The first stage of that project, which required the closing of the inbound stretch of Route 28 in front of the Museum of Science for about a month, seriously disrupted commuting patterns. Using police rather than less costly civilian flaggers was certainly reasonable. And the state deserves credit for scaling back on the number of details as the project progressed. That cut costs from about $48,000 in week one to about $30,000 in week three.

But that’s still a lot of money. In Boston alone, on most weekdays, the project had 11 detail officers and one supervisor in the morning, plus one detail officer in the evening, for a daily cost of about $2,300. Additional officers on Fridays pushed that day’s cost to about $2,800.

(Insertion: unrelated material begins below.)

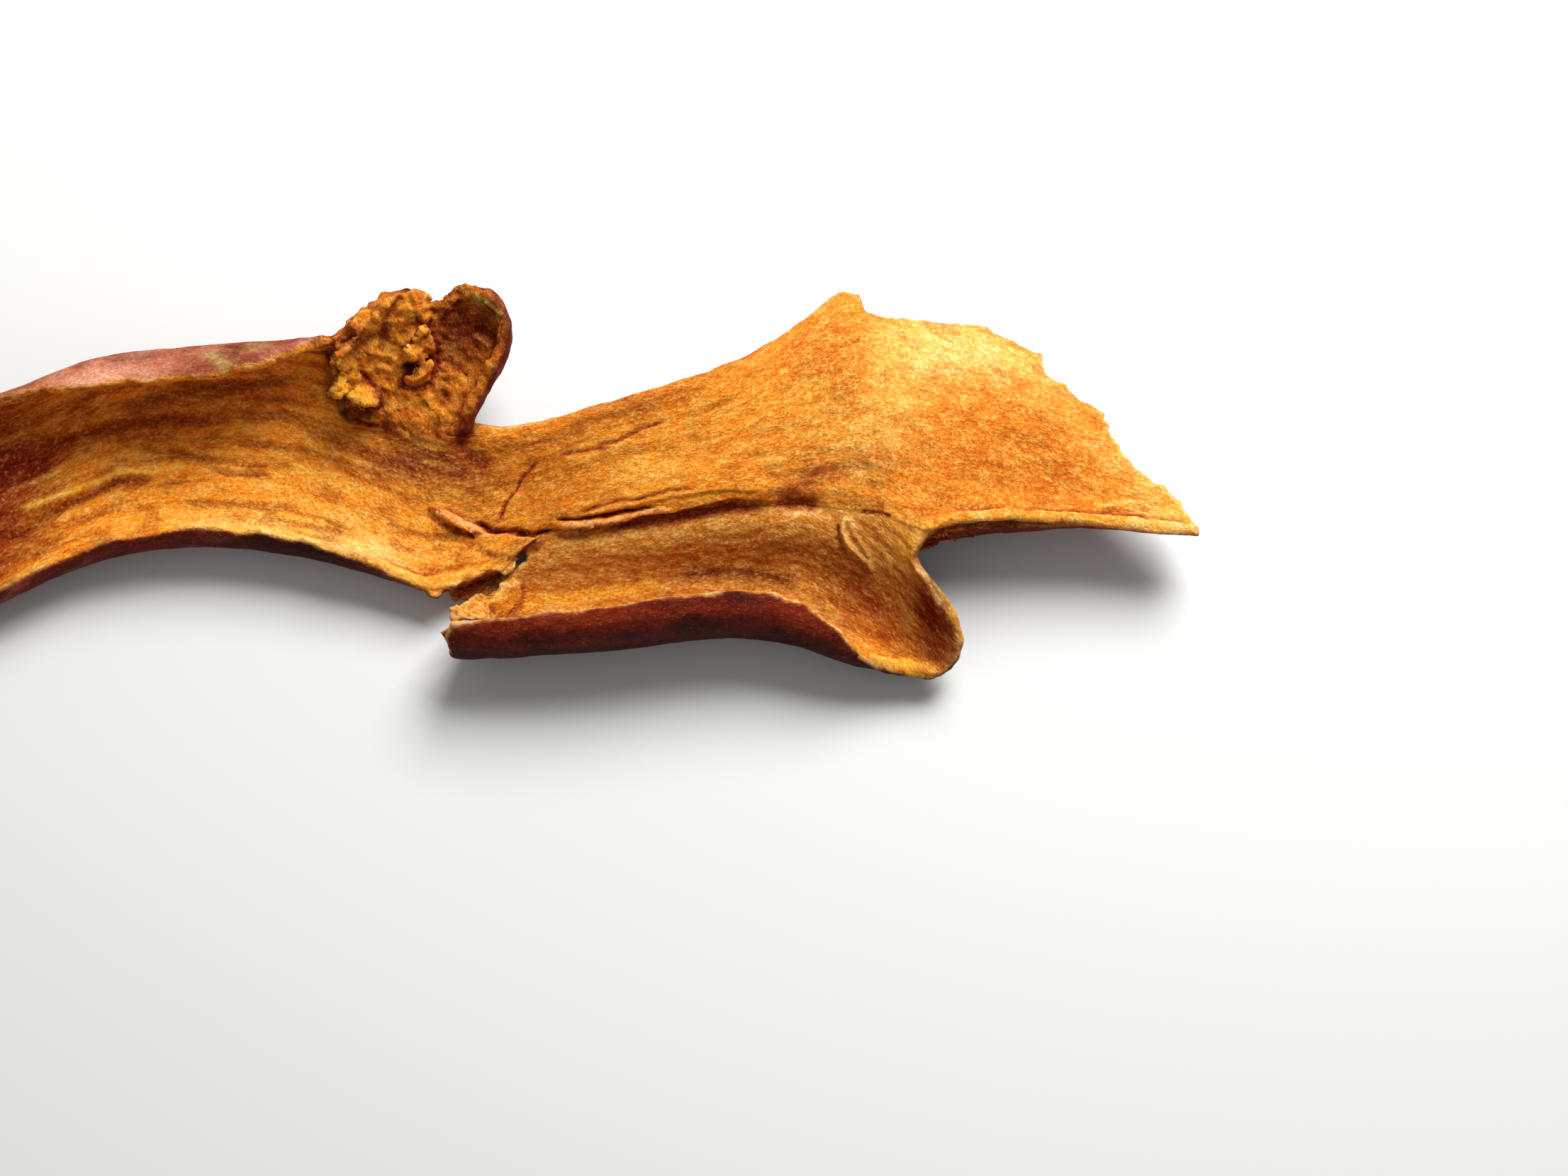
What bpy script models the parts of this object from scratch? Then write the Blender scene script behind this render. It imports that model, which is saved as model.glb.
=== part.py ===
"""A dried drynaria rhizome: one curled, torn strip of cortex with a broken branch stub.

The strip grew in one piece. Its inner face is a spongy orange and its outer face a red-brown skin.
It is drawn in millimetres, +X along the strip, +Y towards the branch stub and +Z up, lying as it
rests with its inner face up, and is moved at the end so that the middle of its base is the origin.
"""

import bmesh
import bpy
from mathutils import Vector, noise
from mathutils.geometry import intersect_point_line

MM = 0.001
SEED = 7
# Walls of the cortex, and of the stub from its crumbled side to its smooth side.
WALL = 1.25
CRUMB_WALL = 2.2
STUB_WALL = 1.3
# The share of the wall that is left at rims and torn edges, and how far inland of a tear the wall is full.
RIM_WALL_SHARE = 0.6
TORN_TAPER = 3.0
# Lengthwise ridges: how many cross a section, how long they run and the share of the wall they take up.
RIDGES_ACROSS = 12
RIDGE_LENGTH = 14.0
RIDGE_HEIGHT_SHARE = 0.14
# How far a torn edge wanders and how coarsely, within this share of the shortest mesh edge beside it.
TEAR_DEPTH = 0.6
TEAR_PITCH = 1.3
TEAR_SHARE = 0.8
# How far the stub's crumbled flesh wanders and how coarsely.
CRUMB_DEPTH = 0.6
CRUMB_PITCH = 1.8
# How the mesh is made: cage points closer than this are one point, and slivers up to this size are welded.
SHARED_POINT = 0.01
SLIVER = 0.04
SMOOTHING_LEVELS = 2
TRIANGLE_SHARE = 0.47
CUTTER_REACH = 30.0
# Where the origin of the finished part lies on the plan.
PLAN_MIDDLE = (-20.6, 9.34)

# The bay where the lower fold parts from the fan.
CORNER = (11.3, 4.2, 6.8)
# Sections of the strip from its lower edge to its upper edge: x, then y and z of each point.
STRIP_SECTIONS = (
    (-77, ((-4.6, 4.0), (-4.8, 2.4), (-2.6, 1.2), (0.6, 0.8), (4.0, 1.0),
        (7.6, 2.2), (10.0, 3.8), (11.4, 5.6), (12.0, 7.2))),
    (-70, ((-3.0, 4.6), (-3.4, 2.6), (-0.8, 1.0), (2.6, 0.5), (6.4, 0.6),
        (10.2, 1.8), (12.6, 3.8), (13.6, 5.8), (13.8, 7.4))),
    (-64, ((0.4, 4.9), (-0.4, 2.8), (2.4, 0.8), (5.8, 0.35), (9.6, 0.6),
        (12.8, 1.8), (15.2, 4.2), (15.9, 6.4), (15.4, 7.8))),
    (-58, ((3.6, 5.0), (2.6, 2.8), (4.8, 0.8), (8.2, 0.25), (11.8, 0.35),
        (15.4, 1.6), (18.9, 4.0), (18.9, 7.4), (15.8, 8.4))),
    (-50, ((5.3, 5.4), (3.9, 2.8), (6.0, 0.8), (9.4, 0.15), (13.0, 0.35),
        (16.2, 1.6), (19.7, 4.2), (19.7, 7.8), (16.6, 8.8))),
    (-43, ((4.7, 5.2), (3.3, 2.8), (5.4, 0.8), (9.0, 0.2), (12.8, 0.5),
        (16.2, 1.8), (19.9, 4.4), (20.0, 8.0), (17.0, 8.9))),
    (-38.5, ((3.7, 5.0), (2.4, 2.6), (4.4, 0.9), (8.0, 0.4), (11.8, 0.8),
        (15.6, 2.0), (19.3, 4.2), (20.9, 6.8), (20.2, 9.0))),
    (-35, ((2.6, 4.6), (1.5, 2.4), (3.4, 1.0), (6.8, 0.7), (10.2, 1.1),
        (13.8, 2.0), (16.8, 3.4), (19.0, 5.0), (20.2, 6.6))),
    (-31.5, ((1.2, 4.0), (0.6, 2.4), (2.4, 1.3), (5.4, 1.2), (8.6, 1.5),
        (11.6, 2.1), (14.4, 2.9), (16.6, 3.7), (18.2, 4.3))),
    (-28.5, ((-0.6, 3.4), (0.2, 2.5), (2.2, 1.8), (4.8, 1.7), (7.4, 2.0),
        (9.8, 2.5), (12.0, 3.0), (13.8, 3.5), (15.2, 3.9))),
    (-25.5, ((1.0, 2.6), (2.2, 2.5), (3.9, 2.4), (5.6, 2.4), (7.6, 2.6),
        (9.4, 3.0), (11.2, 3.5), (12.6, 4.0), (13.6, 4.4))),
    (-22.5, ((2.7, 2.8), (3.9, 2.8), (5.4, 2.9), (6.8, 3.0), (8.4, 3.2),
        (10.0, 3.6), (11.6, 4.1), (12.8, 4.6), (13.5, 4.4))),
    (-19.5, ((4.9, 3.2), (5.7, 4.2), (7.0, 4.2), (8.4, 4.1), (9.8, 4.2),
        (11.2, 4.5), (12.4, 4.9), (13.4, 5.0), (13.9, 4.5))),
    (-16.5, ((5.2, 3.4), (6.2, 4.6), (7.6, 4.6), (9.1, 4.5), (10.6, 4.6),
        (12.1, 4.8), (13.3, 5.2), (14.3, 5.2), (14.7, 4.6))),
    (-12, ((5.7, 3.6), (6.8, 4.9), (8.4, 5.1), (10.1, 5.0), (11.8, 5.1),
        (13.4, 5.3), (14.7, 5.6), (15.6, 5.6), (16.0, 4.9))),
    (-5, ((6.6, 3.8), (7.8, 5.2), (9.6, 5.5), (11.4, 5.5), (13.2, 5.6),
        (15.0, 5.8), (16.4, 6.0), (17.5, 5.9), (18.1, 5.2))),
    (1, ((6.8, 3.9), (8.4, 5.2), (10.6, 5.8), (12.8, 5.9), (15.0, 6.0),
        (17.0, 6.0), (19.0, 5.8), (20.6, 5.4), (21.6, 4.6))),
    (5.2, ((6.4, 4.4), (8.2, 5.4), (11.0, 6.0), (13.8, 6.2), (16.6, 6.1),
        (19.4, 5.6), (22.2, 4.8), (25.0, 3.8), (27.6, 2.6))),
    (8.5, ((5.6, 5.4), (7.6, 5.9), (10.4, 6.2), (13.2, 6.2), (15.8, 5.9),
        (18.2, 5.3), (20.4, 4.4), (22.4, 3.3), (24.6, 2.0))),
    (11.3, ((4.2, 6.8), (6.2, 5.8), (8.8, 5.8), (11.6, 5.9), (14.4, 5.6),
        (17.0, 4.9), (19.4, 3.8), (21.6, 2.4), (24.0, 0.8))),
    (16, ((5.7, 7.6), (5.2, 5.4), (7.8, 5.2), (10.8, 5.3), (13.8, 5.1),
        (16.6, 4.4), (19.2, 3.1), (21.6, 1.4), (24.2, -0.3))),
    (21, ((5.7, 7.2), (5.1, 5.2), (7.4, 4.9), (10.2, 4.9), (12.8, 4.6),
        (15.4, 3.9), (17.8, 2.7), (20.0, 1.2), (22.4, -0.3))),
    (26.5, ((5.3, 6.8), (4.8, 5.2), (6.6, 4.8), (8.8, 4.7), (10.8, 4.4),
        (12.8, 3.8), (14.6, 2.9), (16.4, 1.8), (18.2, 0.6))),
    (31, ((4.7, 6.4), (4.6, 5.3), (6.0, 4.8), (7.6, 4.6), (9.3, 4.2),
        (11.0, 3.6), (12.7, 2.9), (14.4, 2.1), (16.0, 1.2))),
    (36.5, ((4.2, 6.2), (4.3, 5.3), (5.6, 4.7), (7.0, 4.4), (8.4, 4.0),
        (9.8, 3.5), (11.2, 2.9), (12.6, 2.2), (14.0, 1.4))),
)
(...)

Here’s the rub. By 9:30 a.m. or so, traffic had tailed off to a light flow. Yet the detail officers stayed on duty until 11 a.m. Most mornings, a post-rush-hour driver could see three or four officers near City Square in Charlestown and an equal number along North Washington Street in the North End, doing little that the traffic lights alone couldn’t have accomplished.

Why? Simple. Their stint started at 7 a.m. and their contract, like almost every police contract, calls for a four-hour minimum. Thus the state ended up paying a dozen traffic-control officers for significantly longer than they were needed. That’s one big reason that civilian flaggers save money. When they aren’t necessary, they aren’t deployed.